▸ TASK INSTRUCTIONS: Your task is to copy every line of this material exactly.

═══

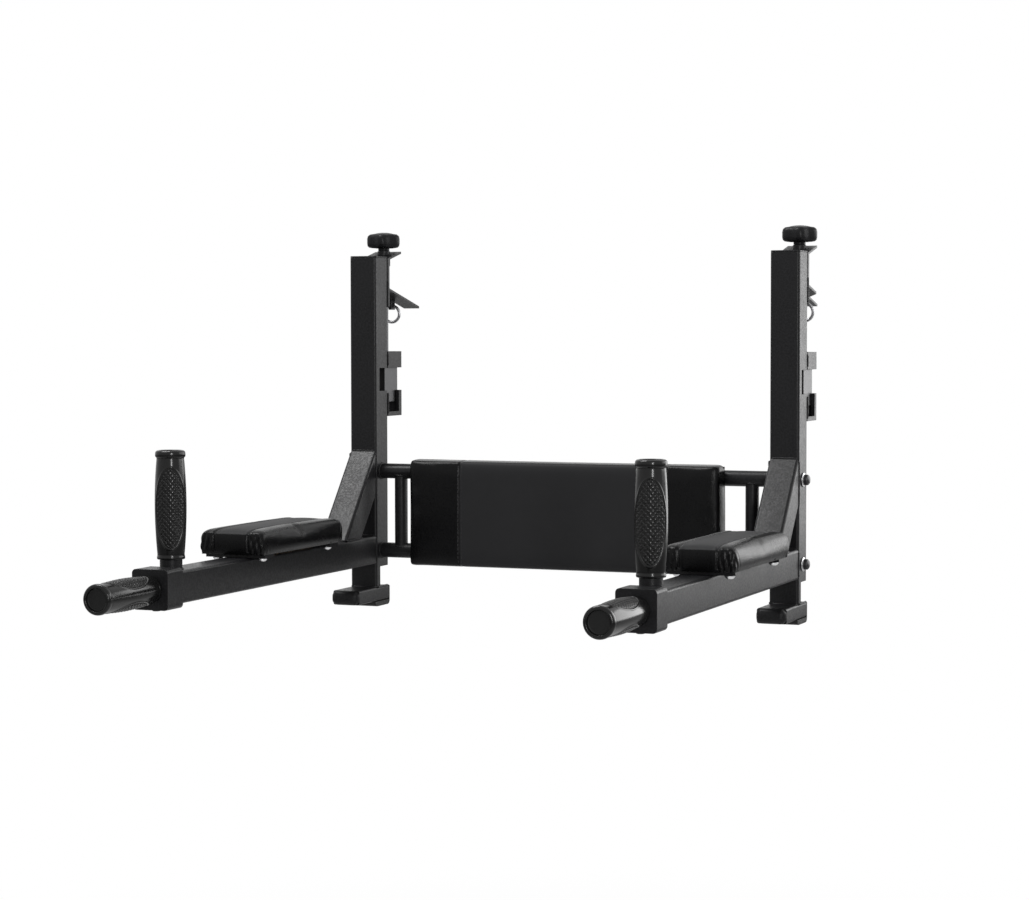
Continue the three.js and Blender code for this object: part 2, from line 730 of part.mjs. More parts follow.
for (const side of [-1, 1]) {
  const tag = side < 0 ? "left" : "right";
  const group = new THREE.Group();
  group.position.x = side * uprightX;
  station.add(group);

  const place = (piece, finish, geometry, x, y, z) => {
    const mesh = named(`${piece}_${tag}`, finish, geometry);
    mesh.position.set(x, y, z);
    group.add(mesh);
  };

  place("upright", "blackPaint", upright(), 0, 0, 0);
  const cap = endCap(frameTube.width, frameTube.width, frameTube.corner, frameTube.wall, topCap);
  place("upright_cap", "plastic", cap, 0, uprightY, tubeTop + weldGap);

  place("foot", "blackPaint", footBar(), 0, rearFace, footMiddle);
  const toe = toFront(endCap(frameTube.width, foot.height, foot.corner, foot.wall, footCap));
  place("foot_cap", "plastic", toe, 0, footFront - weldGap, footMiddle);
  place("foot_shoe", "rubber", footShoe(), 0, rearFace, footTop);

  place("brace", "blackPaint", braceTube(), 0, frontFace, armTop + brace.rise);
  place("arm", "blackPaint", armTube(side), 0, 0, 0);
  place("arm_end_block", "blackPaint", armEndBlock(), 0, blockRear, -arm.drop);

  const forwardTube = toFront(
    handlePipe(handleTube.insertion + forwardGripLength - grip.endWall),
  );
  const insertedTo = blockFront + handleTube.insertion;
  place("forward_handle_tube", "blackPaint", forwardTube, 0, insertedTo, -arm.drop);
  const forwardGrip = toFront(rubberGrip(forwardGripLength));
  place("forward_grip", "rubber", forwardGrip, 0, blockFront - weldGap, -arm.drop);

  const handleFoot = armTop - frameTube.width + frameTube.wall + weldGap;
  const gripBase = blockTop + uprightGripStandOff;
  const uprightTubeTop = gripBase + uprightGripLength - grip.endWall - weldGap;
  const uprightTube = handlePipe(uprightTubeTop - handleFoot);
  place("upright_handle_tube", "blackPaint", uprightTube, 0, uprightHandleY, handleFoot);
  place("upright_grip", "rubber", rubberGrip(uprightGripLength), 0, uprightHandleY, gripBase);

  const padX = side * armrest.outward;
  const padY = padFront + armrest.length / 2;
  const holes = padBoltPlaces(side).map(([x, y]) => [x - padX, y - padY]);
  place("armrest_board", "wood", padBoard(armrest, holes), padX, padY, padBase);
  place("armrest_pad", "leather", cushionForm(armrest), padX, padY, padBase);
  padBoltPlaces(side).forEach(([x, y], index) => {
    const bolt = buttonBolt().rotateX(Math.PI);
    place(`armrest_bolt_${index + 1}`, "steel", bolt, x, y, armTop - 2 * weldGap);
  });

  crossDrops.forEach((drop, index) => {
    const bolt = washerBolt().rotateY((side * Math.PI) / 2);
    const x = side * (frameTube.width / 2 + weldGap);
    place(`frame_bolt_${levels[index]}`, "steel", bolt, x, uprightY, -drop);
  });

  place("claw_bracket", "blackPaint", clawBracket(side), 0, bracketFace, 0);
  const ringTop = lug.holeHeight - (lug.hole - ring.wire) / 2 + slideGap;
  const ringMiddle = ringTop - (ring.diameter - ring.wire) / 2;
  place("pull_ring", "steel", splitRing(), 0, bracketFace + lug.setBack, ringMiddle);
  place("guide_upper", "blackPaint", guideChannel(guide.upperHeight), 0, bracketFace, seatRadius);
  place("guide_lower", "blackPaint", lowerGuide(), 0, bracketFace, seatFloor - guide.lowerHeight);
  place("latch", "darkSteel", latchBlock(), 0, bracketFace, 0);
  place("latch_rod", "darkSteel", pin(rod.diameter, rodTop - rodBottom), 0, rodY, rodBottom);
  place("knob", "plastic", lobedKnob(), 0, rodY, knobBase);
}

crossDrops.forEach((drop, index) => {
  const tube = named(`cross_tube_${levels[index]}`, "blackPaint", toRight(backTube()));
  tube.position.set(-crossLength / 2, uprightY, -drop);
  station.add(tube);
});

for (const side of [-1, 1]) {
  const tag = side < 0 ? "left" : "right";
  const stay = named(`back_post_${tag}`, "blackPaint", backPost());
  stay.position.set(side * (uprightX - post.inset), uprightY, -crossTube.lowerDrop);
  station.add(stay);
}

const backrestMiddle = -backrest.topDrop - backrest.length / 2;
const backrestBoard = named("backrest_board", "wood", toFront(padBoard(backrest, [])));
backrestBoard.position.set(0, backrestRear, backrestMiddle);
station.add(backrestBoard);
const backrestPad = named("backrest_pad", "leather", toFront(cushionForm(backrest)));
backrestPad.position.set(0, backrestRear, backrestMiddle);
station.add(backrestPad);

export default station;
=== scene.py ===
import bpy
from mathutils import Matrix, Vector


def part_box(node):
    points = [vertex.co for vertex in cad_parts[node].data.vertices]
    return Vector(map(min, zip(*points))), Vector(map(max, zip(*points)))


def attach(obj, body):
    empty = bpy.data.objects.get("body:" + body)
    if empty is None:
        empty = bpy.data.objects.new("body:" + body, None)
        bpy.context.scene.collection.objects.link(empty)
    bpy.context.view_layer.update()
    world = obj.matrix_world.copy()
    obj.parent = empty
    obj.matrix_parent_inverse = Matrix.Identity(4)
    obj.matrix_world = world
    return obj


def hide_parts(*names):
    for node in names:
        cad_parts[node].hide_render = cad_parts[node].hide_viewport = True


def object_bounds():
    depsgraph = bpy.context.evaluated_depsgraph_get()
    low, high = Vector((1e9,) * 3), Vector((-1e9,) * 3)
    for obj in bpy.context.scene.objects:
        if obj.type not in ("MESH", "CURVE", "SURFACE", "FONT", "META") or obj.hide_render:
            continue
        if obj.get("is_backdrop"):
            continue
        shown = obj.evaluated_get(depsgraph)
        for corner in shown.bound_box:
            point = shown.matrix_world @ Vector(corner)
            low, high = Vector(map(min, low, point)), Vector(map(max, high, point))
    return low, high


bl_info = {
    "name": "Dip Station",
    "version": (1, 0, 0),
    "blender": (4, 5, 0),
    "location": "3D View > Sidebar > Dip Station",
    "description": "Grips, cushions, welds and finishes of a dip station that hangs on wall bars",
    "category": "Object",
}

import contextlib
import functools
import math

import bpy
import numpy as np
from mathutils import Matrix, Vector

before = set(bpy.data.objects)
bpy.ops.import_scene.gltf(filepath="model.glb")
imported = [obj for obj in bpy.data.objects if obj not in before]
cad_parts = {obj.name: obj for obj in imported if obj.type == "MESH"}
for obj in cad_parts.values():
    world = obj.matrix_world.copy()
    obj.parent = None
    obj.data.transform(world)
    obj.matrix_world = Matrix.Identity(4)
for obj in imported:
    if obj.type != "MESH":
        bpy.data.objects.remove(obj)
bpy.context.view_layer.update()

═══

▸ EXERCISE RESULT:
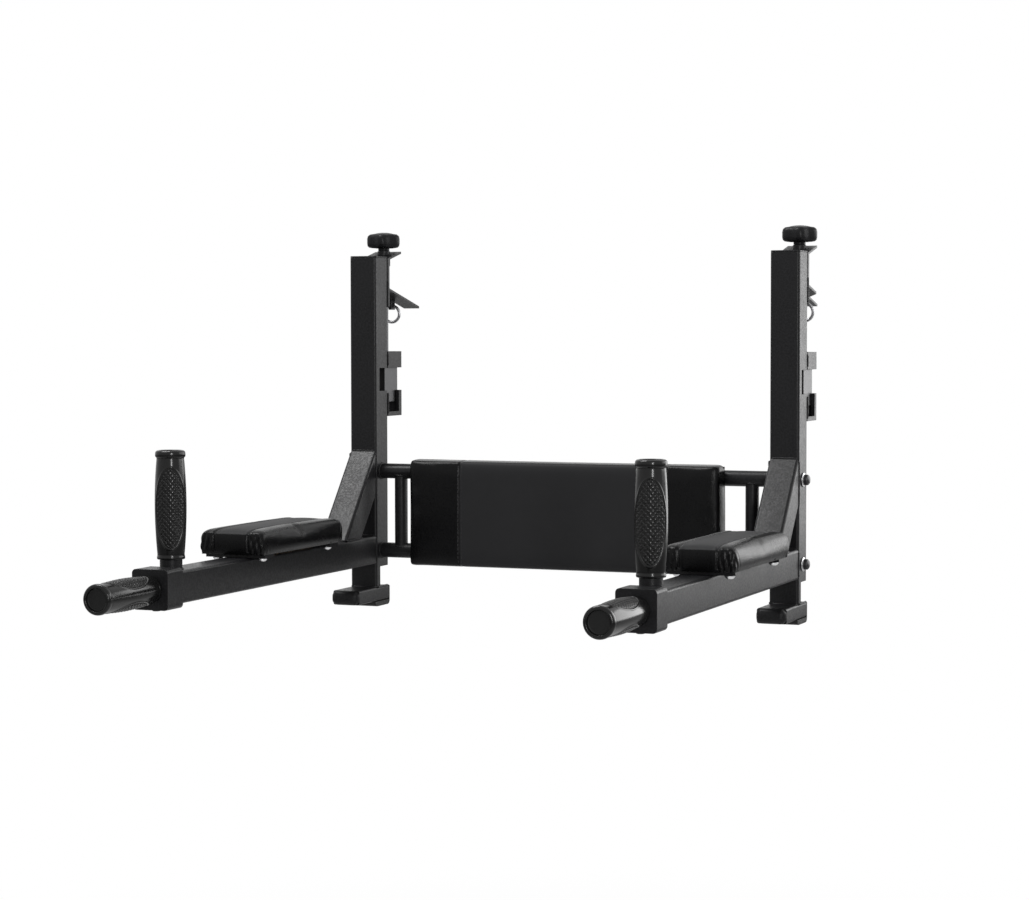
Continue the three.js and Blender code for this object: part 2, from line 730 of part.mjs. More parts follow.
for (const side of [-1, 1]) {
  const tag = side < 0 ? "left" : "right";
  const group = new THREE.Group();
  group.position.x = side * uprightX;
  station.add(group);

  const place = (piece, finish, geometry, x, y, z) => {
    const mesh = named(`${piece}_${tag}`, finish, geometry);
    mesh.position.set(x, y, z);
    group.add(mesh);
  };

  place("upright", "blackPaint", upright(), 0, 0, 0);
  const cap = endCap(frameTube.width, frameTube.width, frameTube.corner, frameTube.wall, topCap);
  place("upright_cap", "plastic", cap, 0, uprightY, tubeTop + weldGap);

  place("foot", "blackPaint", footBar(), 0, rearFace, footMiddle);
  const toe = toFront(endCap(frameTube.width, foot.height, foot.corner, foot.wall, footCap));
  place("foot_cap", "plastic", toe, 0, footFront - weldGap, footMiddle);
  place("foot_shoe", "rubber", footShoe(), 0, rearFace, footTop);

  place("brace", "blackPaint", braceTube(), 0, frontFace, armTop + brace.rise);
  place("arm", "blackPaint", armTube(side), 0, 0, 0);
  place("arm_end_block", "blackPaint", armEndBlock(), 0, blockRear, -arm.drop);

  const forwardTube = toFront(
    handlePipe(handleTube.insertion + forwardGripLength - grip.endWall),
  );
  const insertedTo = blockFront + handleTube.insertion;
  place("forward_handle_tube", "blackPaint", forwardTube, 0, insertedTo, -arm.drop);
  const forwardGrip = toFront(rubberGrip(forwardGripLength));
  place("forward_grip", "rubber", forwardGrip, 0, blockFront - weldGap, -arm.drop);

  const handleFoot = armTop - frameTube.width + frameTube.wall + weldGap;
  const gripBase = blockTop + uprightGripStandOff;
  const uprightTubeTop = gripBase + uprightGripLength - grip.endWall - weldGap;
  const uprightTube = handlePipe(uprightTubeTop - handleFoot);
  place("upright_handle_tube", "blackPaint", uprightTube, 0, uprightHandleY, handleFoot);
  place("upright_grip", "rubber", rubberGrip(uprightGripLength), 0, uprightHandleY, gripBase);

  const padX = side * armrest.outward;
  const padY = padFront + armrest.length / 2;
  const holes = padBoltPlaces(side).map(([x, y]) => [x - padX, y - padY]);
  place("armrest_board", "wood", padBoard(armrest, holes), padX, padY, padBase);
  place("armrest_pad", "leather", cushionForm(armrest), padX, padY, padBase);
  padBoltPlaces(side).forEach(([x, y], index) => {
    const bolt = buttonBolt().rotateX(Math.PI);
    place(`armrest_bolt_${index + 1}`, "steel", bolt, x, y, armTop - 2 * weldGap);
  });

  crossDrops.forEach((drop, index) => {
    const bolt = washerBolt().rotateY((side * Math.PI) / 2);
    const x = side * (frameTube.width / 2 + weldGap);
    place(`frame_bolt_${levels[index]}`, "steel", bolt, x, uprightY, -drop);
  });

  place("claw_bracket", "blackPaint", clawBracket(side), 0, bracketFace, 0);
  const ringTop = lug.holeHeight - (lug.hole - ring.wire) / 2 + slideGap;
  const ringMiddle = ringTop - (ring.diameter - ring.wire) / 2;
  place("pull_ring", "steel", splitRing(), 0, bracketFace + lug.setBack, ringMiddle);
  place("guide_upper", "blackPaint", guideChannel(guide.upperHeight), 0, bracketFace, seatRadius);
  place("guide_lower", "blackPaint", lowerGuide(), 0, bracketFace, seatFloor - guide.lowerHeight);
  place("latch", "darkSteel", latchBlock(), 0, bracketFace, 0);
  place("latch_rod", "darkSteel", pin(rod.diameter, rodTop - rodBottom), 0, rodY, rodBottom);
  place("knob", "plastic", lobedKnob(), 0, rodY, knobBase);
}

crossDrops.forEach((drop, index) => {
  const tube = named(`cross_tube_${levels[index]}`, "blackPaint", toRight(backTube()));
  tube.position.set(-crossLength / 2, uprightY, -drop);
  station.add(tube);
});

for (const side of [-1, 1]) {
  const tag = side < 0 ? "left" : "right";
  const stay = named(`back_post_${tag}`, "blackPaint", backPost());
  stay.position.set(side * (uprightX - post.inset), uprightY, -crossTube.lowerDrop);
  station.add(stay);
}

const backrestMiddle = -backrest.topDrop - backrest.length / 2;
const backrestBoard = named("backrest_board", "wood", toFront(padBoard(backrest, [])));
backrestBoard.position.set(0, backrestRear, backrestMiddle);
station.add(backrestBoard);
const backrestPad = named("backrest_pad", "leather", toFront(cushionForm(backrest)));
backrestPad.position.set(0, backrestRear, backrestMiddle);
station.add(backrestPad);

export default station;
=== scene.py ===
import bpy
from mathutils import Matrix, Vector


def part_box(node):
    points = [vertex.co for vertex in cad_parts[node].data.vertices]
    return Vector(map(min, zip(*points))), Vector(map(max, zip(*points)))


def attach(obj, body):
    empty = bpy.data.objects.get("body:" + body)
    if empty is None:
        empty = bpy.data.objects.new("body:" + body, None)
        bpy.context.scene.collection.objects.link(empty)
    bpy.context.view_layer.update()
    world = obj.matrix_world.copy()
    obj.parent = empty
    obj.matrix_parent_inverse = Matrix.Identity(4)
    obj.matrix_world = world
    return obj


def hide_parts(*names):
    for node in names:
        cad_parts[node].hide_render = cad_parts[node].hide_viewport = True


def object_bounds():
    depsgraph = bpy.context.evaluated_depsgraph_get()
    low, high = Vector((1e9,) * 3), Vector((-1e9,) * 3)
    for obj in bpy.context.scene.objects:
        if obj.type not in ("MESH", "CURVE", "SURFACE", "FONT", "META") or obj.hide_render:
            continue
        if obj.get("is_backdrop"):
            continue
        shown = obj.evaluated_get(depsgraph)
        for corner in shown.bound_box:
            point = shown.matrix_world @ Vector(corner)
            low, high = Vector(map(min, low, point)), Vector(map(max, high, point))
    return low, high


bl_info = {
    "name": "Dip Station",
    "version": (1, 0, 0),
    "blender": (4, 5, 0),
    "location": "3D View > Sidebar > Dip Station",
    "description": "Grips, cushions, welds and finishes of a dip station that hangs on wall bars",
    "category": "Object",
}

import contextlib
import functools
import math

import bpy
import numpy as np
from mathutils import Matrix, Vector

before = set(bpy.data.objects)
bpy.ops.import_scene.gltf(filepath="model.glb")
imported = [obj for obj in bpy.data.objects if obj not in before]
cad_parts = {obj.name: obj for obj in imported if obj.type == "MESH"}
for obj in cad_parts.values():
    world = obj.matrix_world.copy()
    obj.parent = None
    obj.data.transform(world)
    obj.matrix_world = Matrix.Identity(4)
for obj in imported:
    if obj.type != "MESH":
        bpy.data.objects.remove(obj)
bpy.context.view_layer.update()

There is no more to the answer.